Typically, the creation of hand written kernel libraries has been the workaround given the limitations mentioned previously, but these libraries also have several issues. First, the reliance on hand-written kernels means that each new hardware architecture and instruction set requires significant investment from the hardware vendor to even begin executing programs. Also, whenever significant, novel kernels are introduced, even existing devices require additions to the kernel library and/or compiler systems for support. And finally, even when lowering rules exist, the fact that such kernels are written and called in isolation to the rest of the program sometimes misses optimization opportunities such as operator fusion.

1.1 Our Approach

In this paper, we propose a compiler system to address these issues. In particular, we limit our domain of interest to machine learning programs such as those supported by TVM and PlaidML, and show how such a domain-specific compiler can automatically produce optimized executable programs for heterogeneous systems that, until now, have been unaddressed by all existing compilation approaches. We demonstrate the performance advantages of our approach in a variety of cases.

We break up the compilation problem into two steps. The first, instruction mapping, attempts to enumerate the multitude of ways that one program can be executed on all of the compute devices in the system. We show how, for a limited but common set of cases, we can perform this mapping with an automated and efficient algorithm. For more complex cases, we discuss how we extend this approach to support arbitrary programs as well. The second step is scheduling, which consists of a number of choices, including: which instructions to use, how to break up the computation, device allocation, and memory movement throughout complex memory hierarchies. Finally, we list the many combinatorial choices that must be made by the system and how they affect the final executable quality, then show how we provide a unified interface to making such choices, enabling future research to build on our system with new cost models and heuristics.

2 Instruction Mapping

One of the major assumptions modern compilers make is that the instruction set they are compiling to (the language actually recognized by the hardware architecture) consists primarily of scalar and vector operations. Modern programming languages and compilers have been written so that multiple layers of IR can be lowered onto predominantly scalar instruction sets. For example, in the matrix multiplication pseudo-code shown in Listing 1, the compiler could look at each line and apply lowering “templates” to translate each line into viable x86 instructions.

for i, j, k {
  C[i][j] += A[i][k] * B[k][j];
}
Listing 1: Pseudo-code for a matrix multiplication. For succinctness, we do not explicitly show the loop nest ordering. Traditional compilers are typically unable to analyze deep loop nests such as this one.
for i,x,d,k$_i$,k$_o$ {
  C[i][x][k$_o$] += A[i][x+d][k$_i$]
                    * B[d][k$_i$][k$_o$];
}
Listing 2: Pseudo-code describing a 1D convolution

However, as the instructions supported by hardware become more complex, lowering is not adequate because the granularity of the compiler IR is often lower than instructions offered by new hardware. For example, processing units may expose matrix multiplication instructions that can execute thousands of multiply-accumulate operations in a single cycle. A traditional compiler, which assumes scalar and vector instructions and works via statement-by-statement rewriting or limited template matching, would not be able to determine that the entire program in Listing 2 can be broken up and executed with a series of matrix multiplication instructions.

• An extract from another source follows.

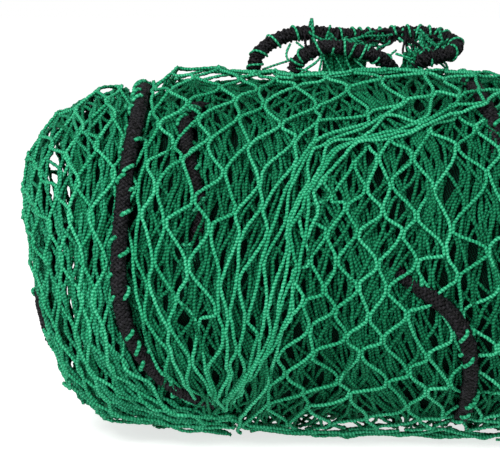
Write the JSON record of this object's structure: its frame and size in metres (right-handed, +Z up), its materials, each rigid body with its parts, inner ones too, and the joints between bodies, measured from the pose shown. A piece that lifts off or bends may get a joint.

In some limited cases, a compiler might be able to support a textual template for such matrix-multiplication programs, but this template would be limited and not robust to syntactic changes like loop nest reording or buffer transpositions that do not change the semantic meaning of the code. Furthermore, we also want to be able to schedule these larger instructions across smaller compute blocks without hardware support or explicit user direction as is the case today with most GPU and CPU programming models.

for b,i,j,k,d$_i$,d$_j$,q,r {
  C[b][i][j][k] += A[b][s*i + d$_i$]
                       [s*j + d$_j$][q]
                   * D[d$_i$][d$_j$][q][r]
                   * P[c*q + r][k];
}
Listing 3: Pseudo-code describing a separable depthwise convolution

In other cases, the computation must be transformed at a coarse level of granularity to map to fixed-function accelerator compute blocks. For example, Listing 3 shows pseudo-code for a separable-depthwise convolution Sifre & Mallat (2014)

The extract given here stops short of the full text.